Set exercise -
Reproduce the lines from the one bearing "const bowl = new THREE.Group();" through the one bearing "obj.matrix_parent_inverse = Matrix.Identity(4)", inclusive. Copy them exactly; include no other line.

----- Extracted information -----

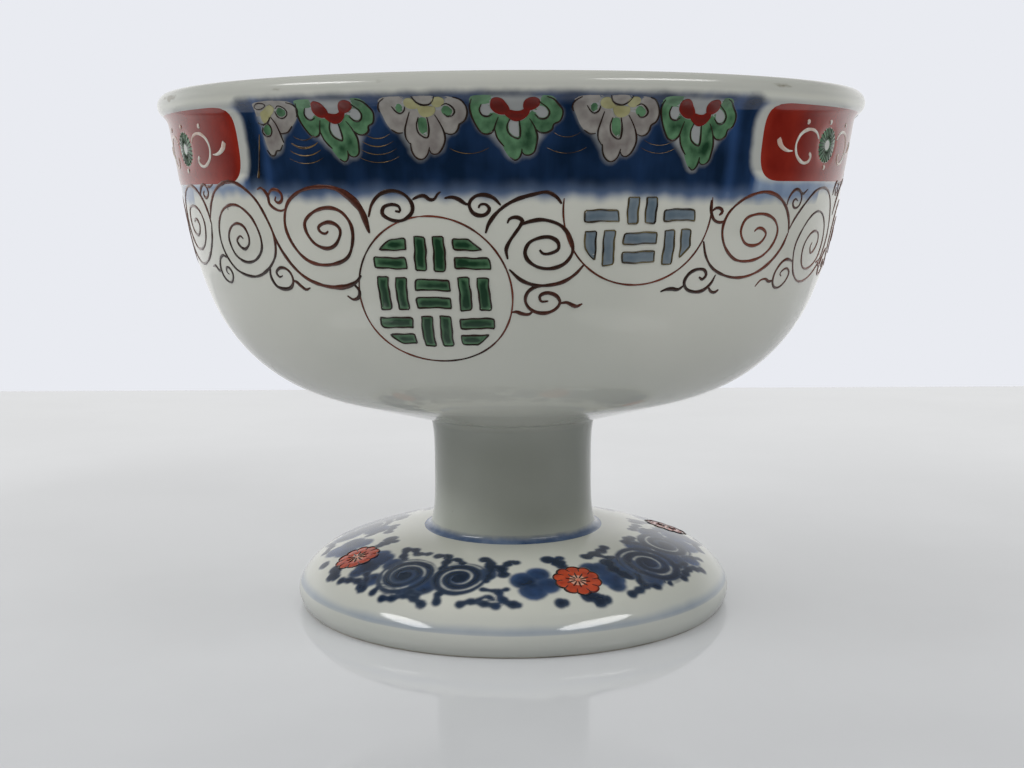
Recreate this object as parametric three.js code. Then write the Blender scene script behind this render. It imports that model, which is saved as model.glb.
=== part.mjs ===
// Footed porcelain bowl for rinsing sake cups: a deep bowl with a rounded lip, on a hollow stem
// and a wide domed foot. Potters throw the three clay pieces apart and join them with slip, so
// each clay piece and each ring of slip is a solid of its own.
//
// Millimetres, +Z up. The origin is the centre of the foot's resting face.

import * as THREE from 'three';

// Whole object.
const rimDiameter = 160;
const overallHeight = 118;
const roundSegments = 60;

// Bowl. Slopes are in degrees from level, along the outside of the wall.
const bowlSeatRadius = 20.2;
const floorSlope = 15;
const shoulderSlope = 68;
const wallSlope = 81.2;
const bellyRadius = 38.7;
const upperBellyRadius = 83.3;
const floorThickness = 6;
const wallThickness = 3.5;

// Lip, a rounded bead that stands proud of the wall outside.
const lipRadius = 2.6;
const lipHeight = 7.5;
const lipOverhang = 2.55;
const lipUndersideSlope = 35;

// Stem, a tube that is narrowest near its middle and flares a little at both ends.
const stemLength = 23.8;
const stemWaistDiameter = 37.6;
const stemWaistHeight = 12.9;
const stemTopFlare = 0.55;
const stemBaseFlare = 0.8;
const stemBoreDiameter = 30.4;

// Rings of slip at the stem's two ends.
const bowlSlipThickness = 1.3;
const footSlipThickness = 1.6;
const footSlipRadius = 21.4;

// Foot, a dome with a turned-under edge that stands on a bare ring of clay.
const footDiameter = 103.2;
const footHeight = 17;
const footWall = 4.6;
const domeSlopeAtSeat = 5;
const domeSlopeAtEdge = 22;
const edgeRadius = 14;
const edgeSlope = 62;
const noseRadius = 4;
const noseHeight = 3.3;
const noseTuck = 25;
const restingRingInset = 1.4;
const restingRingWidth = 3.6;
const restingRingBevel = 0.4;
const restingRingDepth = 3.2;
const restingRingDraft = 0.3;

// Heights at which the pieces meet.
const footSlipTop = footHeight + footSlipThickness;
const stemTop = footSlipTop + stemLength;
const bowlSeatHeight = stemTop + bowlSlipThickness;
const bowlHeight = overallHeight - bowlSeatHeight;

const stemBoreRadius = stemBoreDiameter / 2;
const stemWaistRadius = stemWaistDiameter / 2;
const stemBaseRadius = stemWaistRadius + stemBaseFlare;
const stemTopRadius = stemWaistRadius + stemTopFlare;

// A slope turns anticlockwise from level outwards, and a solid lies to the left of its outline,
// so the outside of a wall that climbs at a slope faces along outwardAt(slope).
const radians = THREE.MathUtils.degToRad;
const point = (radius, height) => new THREE.Vector2(radius, height);
const alongAt = (slope) => point(Math.cos(radians(slope)), Math.sin(radians(slope)));
const outwardAt = (slope) => point(Math.sin(radians(slope)), -Math.cos(radians(slope)));
const step = (start, direction, distance) => start.clone().addScaledVector(direction, distance);

// An arc from one slope to another, as points that each carry the slope there.
function bend(start, radius, fromSlope, toSlope, steps) {
  const centre = step(start, outwardAt(fromSlope), -radius);
  const points = [];
  for (let i = 0; i <= steps; i += 1) {
    const slope = THREE.MathUtils.lerp(fromSlope, toSlope, i / steps);
    points.push({ at: step(centre, outwardAt(slope), radius), slope });
  }
  return points;
}

// A smooth curve that leaves one point at its slope and reaches another at its slope.
function sweep(start, fromSlope, end, toSlope, reach, steps) {
  const handle = start.distanceTo(end) * reach;
  const curve = new THREE.CubicBezierCurve(
    start,
    step(start, alongAt(fromSlope), handle),
    step(end, alongAt(toSlope), -handle),
    end,
  );
  return curve.getPoints(steps);
}

// A solid turned about the Z axis. The outline runs anticlockwise, and it closes on itself
// unless both of its ends are on the axis.
function turned(outline) {
  const first = outline[0];
  const last = outline[outline.length - 1];
  const onAxis = first.x === 0 && last.x === 0;
  const closed = onAxis ? outline : [...outline, first.clone()];
  const geometry = new THREE.LatheGeometry(closed, roundSegments);
  geometry.rotateX(Math.PI / 2);
  return geometry;
}

function piece(name, outline, height, material) {
  const mesh = new THREE.Mesh(turned(outline), material);
  mesh.name = name;
  mesh.position.z = height;
  return mesh;
}

// The outside of the bowl from the edge of its seat to the foot of the lip. The level run of the
// floor and the climb of the wall take whatever the two belly arcs leave.
function bowlOutside() {
  const top = point(rimDiameter / 2 - lipOverhang, bowlHeight - lipHeight);
  const seatEdge = point(bowlSeatRadius, 0);
  const floor = alongAt(floorSlope);
  const wall = alongAt(wallSlope);
  const belly = bend(point(0, 0), bellyRadius, floorSlope, shoulderSlope, 10);
  const upperBelly = bend(belly.at(-1).at, upperBellyRadius, shoulderSlope, wallSlope, 4);
  const left = top.clone().sub(seatEdge).sub(upperBelly.at(-1).at);
  const spread = floor.cross(wall);
  const floorRun = left.cross(wall) / spread;
  const wallRun = floor.cross(left) / spread;
  const bellyStart = step(seatEdge, floor, floorRun);
  const points = [{ at: seatEdge, slope: floorSlope }];
  for (const place of [...belly, ...upperBelly.slice(1)]) {
    points.push({ at: place.at.clone().add(bellyStart), slope: place.slope });
  }
  points.push({ at: step(points.at(-1).at, wall, wallRun), slope: wallSlope });
  return points;
}

// The inside follows the outside, and the wall thins evenly from the floor to the lip.
function bowlInside(outside) {
  const lengths = [0];
  for (let i = 1; i < outside.length; i += 1) {
    lengths.push(lengths[i - 1] + outside[i].at.distanceTo(outside[i - 1].at));
  }
  return outside.map(({ at, slope }, i) => {
    const share = lengths[i] / lengths.at(-1);
    const thickness = THREE.MathUtils.lerp(floorThickness, wallThickness, share);
    return step(at, outwardAt(slope), -thickness);
  });
}

function bowlOutline() {
  const outside = bowlOutside();
  const inside = bowlInside(outside);

  const lipCentre = point(rimDiameter / 2 - lipRadius, bowlHeight - lipRadius);
  const lipStart = step(lipCentre, outwardAt(lipUndersideSlope), lipRadius);
  const underLip = sweep(outside.at(-1).at, wallSlope, lipStart, lipUndersideSlope, 0.4, 4);
  const bead = bend(lipStart, lipRadius, lipUndersideSlope, 180, 8).map(({ at }) => at);

  // Inside the crown the lip rounds down to where the inner wall reaches the same height.
  const wallTop = inside.at(-1);
  const climb = lipCentre.y - wallTop.y;
  const innerEdge = point(wallTop.x + climb / Math.tan(radians(wallSlope)), lipCentre.y);
  const innerReach = lipCentre.x - innerEdge.x;
  const crown = new THREE.EllipseCurve(
    lipCentre.x, lipCentre.y, innerReach, lipRadius, Math.PI / 2, Math.PI,
  );

  // The well of the bowl is the shallow cap that meets the sloping floor without a crease.
  const floorEdge = inside[0];
  const wellRadius = floorEdge.x / Math.sin(radians(floorSlope));
  const well = bend(floorEdge, -wellRadius, 180 + floorSlope, 180, 5).map(({ at }) => at);
  well.at(-1).x = 0;

  return [
    point(0, 0),
    ...outside.map(({ at }) => at),
    ...underLip.slice(1),
    ...bead.slice(1),
    ...crown.getPoints(4).slice(1),
    ...inside.reverse(),
    ...well.slice(1),
  ];
}

function stemOutline() {
  const steps = 12;
  const outline = [point(stemBoreRadius, 0)];
  for (let i = 0; i <= steps; i += 1) {
    const height = (stemLength * i) / steps;
    const above = height > stemWaistHeight;
    const span = above ? stemLength - stemWaistHeight : stemWaistHeight;
    const flare = above ? stemTopFlare : stemBaseFlare;
    const share = Math.abs(height - stemWaistHeight) / span;
    outline.push(point(stemWaistRadius + flare * share ** 4, height));
  }
  outline.push(point(stemBoreRadius, stemLength));
  return outline;
}

// A ring of slip with a hollow outer face, from its radius below to its radius above.
function slipOutline(lowerRadius, upperRadius, thickness) {
  const wide = Math.max(lowerRadius, upperRadius);
  const across = Math.abs(upperRadius - lowerRadius);
  const centreHeight = lowerRadius > upperRadius ? thickness : 0;
  const fromAngle = lowerRadius > upperRadius ? -90 : 180;
  const hollow = new THREE.EllipseCurve(
    wide, centreHeight, across, thickness, radians(fromAngle), radians(fromAngle - 90), true,
  );
  return [
    point(stemBoreRadius, 0),
    ...hollow.getPoints(5),
    point(stemBoreRadius, thickness),
  ];
}

function footOutline() {
  const noseCentre = point(footDiameter / 2 - noseRadius, noseHeight);
  const noseBottom = step(noseCentre, outwardAt(90 - noseTuck), noseRadius);
  const nose = bend(noseBottom, noseRadius, 90 - noseTuck, 180 - edgeSlope, 5);
  const edge = bend(nose.at(-1).at, edgeRadius, 180 - edgeSlope, 180 - domeSlopeAtEdge, 5);
  const seatEdge = point(footSlipRadius, footHeight);
  const domeSteps = 5;
  const domeReach = 1 / 3;
  const domeEdgeSlope = 180 - domeSlopeAtEdge;
  const seatSlope = 180 - domeSlopeAtSeat;
  const dome = sweep(edge.at(-1).at, domeEdgeSlope, seatEdge, seatSlope, domeReach, domeSteps);

  // The hollow below runs at one wall's thickness under the dome.
  const innerSeatEdge = step(seatEdge, outwardAt(seatSlope), -footWall);
  const innerDomeEdge = step(edge.at(-1).at, outwardAt(domeEdgeSlope), -footWall);
  const innerDome = sweep(
    innerSeatEdge, seatSlope - 180, innerDomeEdge, domeEdgeSlope - 180, domeReach, domeSteps,
  );
  const ringOuter = footDiameter / 2 - restingRingInset;
  const ringInner = ringOuter - restingRingWidth;
  const ringTop = point(ringInner - restingRingDraft, restingRingDepth);
  const haunch = sweep(innerDomeEdge, domeEdgeSlope - 180, ringTop, -90, 0.4, 4);

  return [
    point(ringInner, 0),
    point(ringOuter, 0),
    point(ringOuter + restingRingBevel, restingRingBevel),
    ...nose.map(({ at }) => at),
    ...edge.slice(1).map(({ at }) => at),
    ...dome.slice(1),
    point(stemBoreRadius, footHeight),
    point(stemBoreRadius, innerSeatEdge.y),
    ...innerDome,
    ...haunch.slice(1),
  ];
}

// A transparent glaze over white porcelain, with a faint grey-green cast.
const glaze = new THREE.MeshStandardMaterial({ color: 0xd9dcd4, roughness: 0.12, metalness: 0 });
const stemGlaze = glaze.clone();
stemGlaze.color.set(0xd2d4cb);

// The lower slip ring carries a painted line of cobalt under its glaze.
const cobaltGlaze = glaze.clone();
cobaltGlaze.color.set(0x8a9bb0);

const bowl = new THREE.Group();
bowl.position.z = bowlSeatHeight;
bowl.add(piece('bowl', bowlOutline(), 0, glaze));
bowl.add(piece(
  'bowl_slip_ring',
  slipOutline(stemTopRadius, bowlSeatRadius, bowlSlipThickness),
  -bowlSlipThickness,
  stemGlaze,
));

const pedestal = new THREE.Group();
pedestal.add(piece('stem', stemOutline(), footSlipTop, stemGlaze));
pedestal.add(piece(
  'foot_slip_ring',
  slipOutline(footSlipRadius, stemBaseRadius, footSlipThickness),
  footHeight,
  cobaltGlaze,
));
pedestal.add(piece('foot', footOutline(), 0, glaze));

const sakeCupWashingBowl = new THREE.Group();
sakeCupWashingBowl.add(bowl, pedestal);

export default sakeCupWashingBowl;
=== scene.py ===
import math

import bpy
import numpy as np
from mathutils import Color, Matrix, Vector
from mathutils.geometry import convex_hull_2d, delaunay_2d_cdt


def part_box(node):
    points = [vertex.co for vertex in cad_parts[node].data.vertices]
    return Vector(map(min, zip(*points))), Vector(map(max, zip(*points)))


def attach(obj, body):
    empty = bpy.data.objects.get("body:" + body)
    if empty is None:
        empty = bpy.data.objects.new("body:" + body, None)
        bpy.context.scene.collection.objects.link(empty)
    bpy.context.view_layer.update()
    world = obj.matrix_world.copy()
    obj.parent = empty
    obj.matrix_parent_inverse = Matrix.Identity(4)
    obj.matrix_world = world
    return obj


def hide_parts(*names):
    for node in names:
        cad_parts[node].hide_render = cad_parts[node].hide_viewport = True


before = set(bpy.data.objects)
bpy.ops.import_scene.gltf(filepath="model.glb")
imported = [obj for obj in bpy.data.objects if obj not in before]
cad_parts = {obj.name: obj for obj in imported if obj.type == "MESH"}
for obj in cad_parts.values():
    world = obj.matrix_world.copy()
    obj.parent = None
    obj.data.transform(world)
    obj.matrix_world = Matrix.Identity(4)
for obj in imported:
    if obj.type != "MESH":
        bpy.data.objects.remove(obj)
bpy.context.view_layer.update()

bl_info = {
    "name": "Sake Cup Washing Bowl",
    "version": (1, 0, 0),
    "blender": (4, 5, 0),
    "location": "View3D > Sidebar > Washing Bowl",
    "description": "Footed porcelain bowl for rinsing sake cups, painted in blue and enamels",
    "category": "Add Mesh",
}

# The clay is written in millimetres, as on a potter's drawing, and Blender's unit is the metre.
MM = 0.001
BOWL_LOW, BOWL_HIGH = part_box("bowl")
STEM_LOW, STEM_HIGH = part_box("stem")
FOOT_LOW, FOOT_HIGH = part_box("foot")

# The painting is set out in degrees round the bowl from the front, and in millimetres of
# height above the table. At the reference radius one degree is 1.344 mm.
BOWL_REFERENCE_RADIUS = 77.0
FOOT_REFERENCE_RADIUS = 40.0
PANELS = 3
PANEL_PITCH = 360 / PANELS
CARTOUCHE_CENTRE = 57.5
CARTOUCHE_HALF_LENGTH = 25.1
CARTOUCHE_HEIGHTS = (98.3, 113.2)
LAPPET_TOP = 113.4


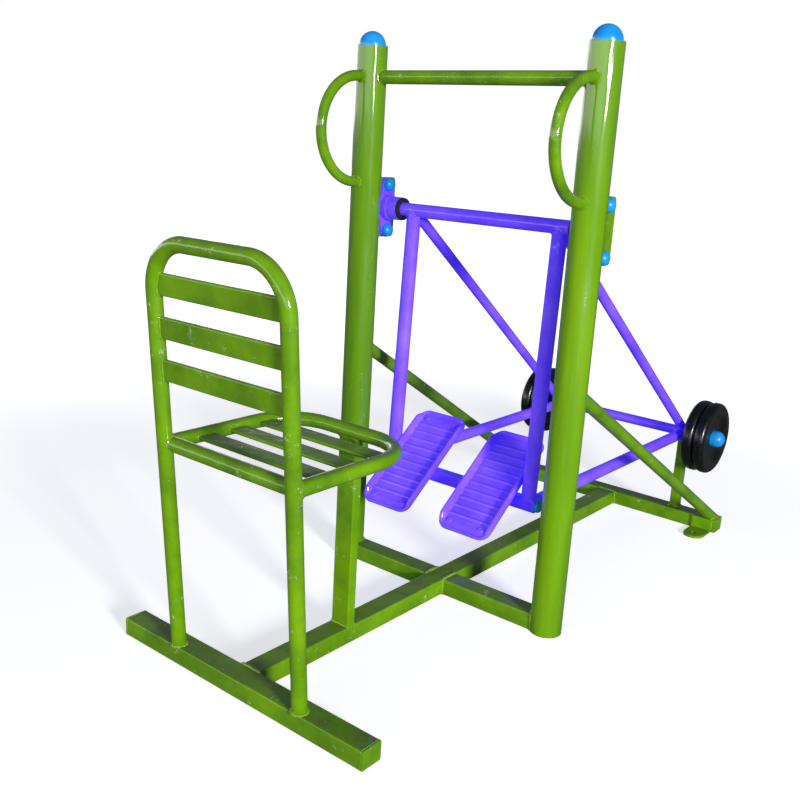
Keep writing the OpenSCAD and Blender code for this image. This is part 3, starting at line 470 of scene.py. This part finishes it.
def bead(path, size, closed=True):
    """Ring point k stands at P + a (cos t e1 + sin t e2). e1 halves the angle between the
    two surfaces, e2 is square to it and to the path, and the radius is
    a = size (1 + SWELL sin(2 pi s/SCALE + 6 wander) + wander), where wander is a sum of six
    slow waves of chance height."""
    p, n1, n2 = path
    ahead = np.roll(p, -1, 0) - np.roll(p, 1, 0) if closed else np.gradient(p, axis=0)
    ahead = unit(ahead)
    e1 = n1 + n2
    e1 = unit(e1 - ahead*(e1*ahead).sum(1, keepdims=True))
    e2 = np.cross(ahead, e1)
    step = np.linalg.norm(np.diff(p, axis=0, append=p[:1]), axis=1)
    s = np.cumsum(step) - step
    total = s[-1] + (step[-1] if closed else 0)
    turns = 2*np.pi*s/total
    wander = sum(chance.normal(0, 0.07)*np.sin(k*turns + chance.uniform(0, 6.28))
                 for k in range(2, 8))
    swell = SWELL*np.sin(2*np.pi*np.round(total/SCALE)*s/total + wander*6)
    a = size*(1 + swell + wander)
    if not closed:
        a = a*np.clip(np.minimum(s, total - s)/FADE, 0.02, 1)**0.5
    t = np.linspace(0, 2*np.pi, 8, endpoint=False)[None, :, None]
    ring = p[:, None] + a[:, None, None]*(np.cos(t)*e1[:, None] + np.sin(t)*e2[:, None])
    ring[..., 2] = np.maximum(ring[..., 2], ABOVE_GROUND)
    return ring, closed, True


def coped(centre, direction, radius, touch, size=BEAD_R):
    """The beads where a round tube ends on another part."""
    lines = slide(round_outline(centre, direction, radius), direction, touch)
    return [bead(line, size, closed) for line, closed in lines]


def boxed(centre, a, b, direction, bar, touch, size=BEAD_R):
    """The beads where a bar of a width, a height and a corner radius ends on another part."""
    lines = slide(bar_outline(centre, a, b, *bar), direction, touch)
    return [bead(line, size, closed) for line, closed in lines]


print("a usual bead is", round(2000*BEAD_R, 1), "mm wide, with a scale every", 1000*SCALE, "mm")

# %% [markdown]
# ## Welds of the backrest and the seat
# The backrest is one bent tube that leans by 4.2 degrees. Its legs stand on the rear
# crossbar, and three flat bars are let in between them, each welded all round. The seat's
# U-shaped tube ends on the legs, its slats end on its own sides and front bend, and a flat
# box tube holds its front up from the spine. SLAT and SUPPORT are a bar's width, height and
# corner radius.

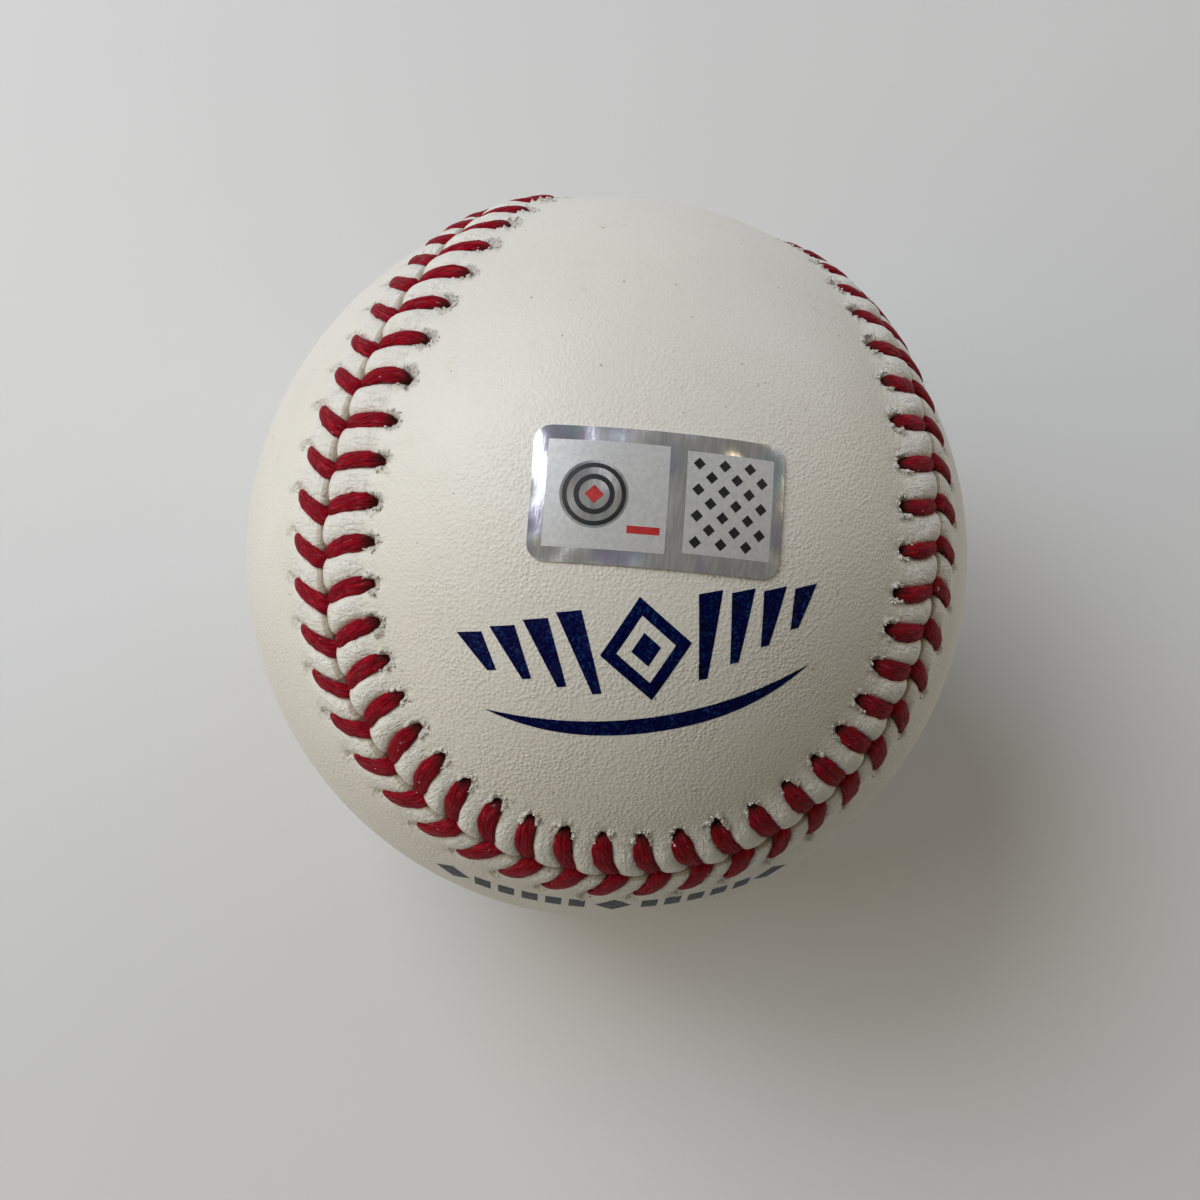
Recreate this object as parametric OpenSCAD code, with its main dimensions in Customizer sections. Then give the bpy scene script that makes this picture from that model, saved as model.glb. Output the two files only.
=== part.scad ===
// Baseball: a cork and rubber core, four wool and cotton windings, a coat of cement,
// two leather panels and the red thread that laces them together.
// Lengths are in millimetres. The origin is the centre of the ball.
// Panel A has its two lobes on +Z and -Z and its waist on +Y.
// Panel B has its two lobes on +X and -X and its waist on -Y.

/* [Ball] */
// Diameter over the leather
ball_d = 74; // [73:0.1:75]
// Thickness of the leather cover
leather_t = 1.3; // [1.2:0.05:1.5]

/* [Seam] */
// Width of a panel across its waist
waist_w = 29.6; // [28.6:0.2:30.6]
// Sway of the seam off a plain wave, in degrees
seam_sway = 22; // [21:0.25:23]
// Open gap between the edges of the panels
gap_w = 1; // [0.9:0.05:1.2]
// Number of double stitches
stitch_count = 108; // [104:2:110]
// Distance of the holes from the middle of the gap
hole_setback = 5.3; // [4.8:0.1:5.6]
// Diameter of a stitch hole
hole_d = 1.2; // [1.1:0.05:1.4]

/* [Pillows] */
// Width of the leather pillow that swells between two legs of thread
pillow_w = 2.5; // [2:0.1:2.6]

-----

Output below -
const bowl = new THREE.Group();
bowl.position.z = bowlSeatHeight;
bowl.add(piece('bowl', bowlOutline(), 0, glaze));
bowl.add(piece(
  'bowl_slip_ring',
  slipOutline(stemTopRadius, bowlSeatRadius, bowlSlipThickness),
  -bowlSlipThickness,
  stemGlaze,
));

const pedestal = new THREE.Group();
pedestal.add(piece('stem', stemOutline(), footSlipTop, stemGlaze));
pedestal.add(piece(
  'foot_slip_ring',
  slipOutline(footSlipRadius, stemBaseRadius, footSlipThickness),
  footHeight,
  cobaltGlaze,
));
pedestal.add(piece('foot', footOutline(), 0, glaze));

const sakeCupWashingBowl = new THREE.Group();
sakeCupWashingBowl.add(bowl, pedestal);

export default sakeCupWashingBowl;
=== scene.py ===
import math

import bpy
import numpy as np
from mathutils import Color, Matrix, Vector
from mathutils.geometry import convex_hull_2d, delaunay_2d_cdt


def part_box(node):
    points = [vertex.co for vertex in cad_parts[node].data.vertices]
    return Vector(map(min, zip(*points))), Vector(map(max, zip(*points)))


def attach(obj, body):
    empty = bpy.data.objects.get("body:" + body)
    if empty is None:
        empty = bpy.data.objects.new("body:" + body, None)
        bpy.context.scene.collection.objects.link(empty)
    bpy.context.view_layer.update()
    world = obj.matrix_world.copy()
    obj.parent = empty
    obj.matrix_parent_inverse = Matrix.Identity(4)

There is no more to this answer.